7. The argument cannot be accepted. It is undoubtedly true that turnover discount may provide an incentive to the distributor to take steps to
promote sales of a product in future also. However, so far as the assessee is concerned, it has actually given a discount to the distributor on the
sales already made. Not for the sales to be made in future. It was not an expenditure for the purpose of advertisement, publicity or sales
promotion. It was a reward for good performance. It might provide an incentive to the dealer in future. That is only incidental.
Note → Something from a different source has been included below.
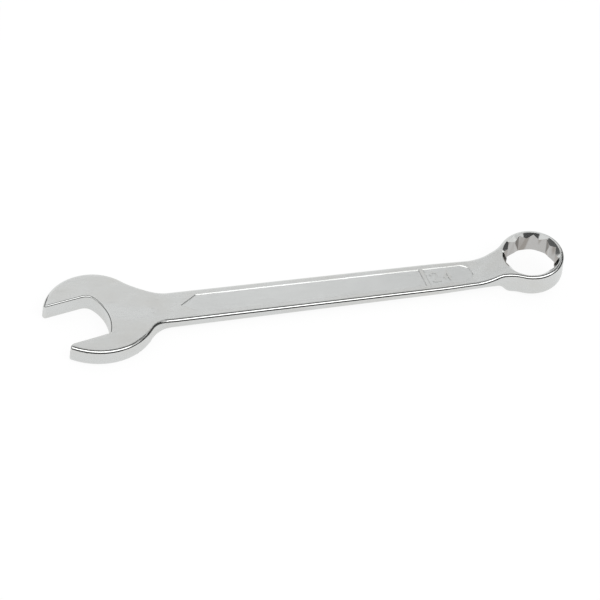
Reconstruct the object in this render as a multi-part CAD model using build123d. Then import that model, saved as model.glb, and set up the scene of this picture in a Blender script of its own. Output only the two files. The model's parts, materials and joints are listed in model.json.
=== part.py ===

8. Reference has been made by the counsel to the decisions in Commissioner of Income Tax Vs. Print System Products, , Commissioner of
Income Tax Vs. Davangere Cotton Mills Ltd., , Commissioner of Income Tax Vs. Mohd. Ishaque Gulam, , Commissioner of Income Tax Vs.
Veneers and Laminations (India) Ltd., ,CIT v. Popular Automobiles Ltd. (1995) 212 ITR 611 , Commissioner of Income Tax Vs. Bata India
Ltd., , Commissioner of Income Tax Vs. The Statesman Ltd., , Commissioner of Income Tax Vs. Sutlej Cotton Mills Ltd., , Commissioner of
Income Tax Vs. Hindusthan Motors Ltd., and Commissioner of Income Tax Vs. Santosh Agencies, . However, it does not appear to be
necessary to examine these cases in detail in view of the factual position as noticed above.
Thus, we hold that the claim made by the revenue cannot be sustained. The second question is accordingly answered against the revenue and in
favour of the assessee.
In view of the above, so far as question No. 1 in I.T. Ref. No. 48 of 1986 is concerned, we hold that the order of the Tribunal, insofar as
deductions u/s 35B of the Act are concerned, cannot be sustained. It is set aside. The case is remanded for fresh decision after affording the
assessee an opportunity to established its claim. Similarly, so far as question No. 1 as raised by the assessee in I.T. Ref. No. 48A of 1986 is
concerned, the order of the Tribunal is set aside. The matter is remanded in the above terms.
So far as question No. 2 as raised by the department is concerned, it is answered against the revenue and in favour of the assessee. Question Nos.
2 and 3 as raised by the assessee have not been pressed. The order of the Tribunal in this behalf is affirmed. The case is now remanded to the
Tribunal. There will be no order as to costs.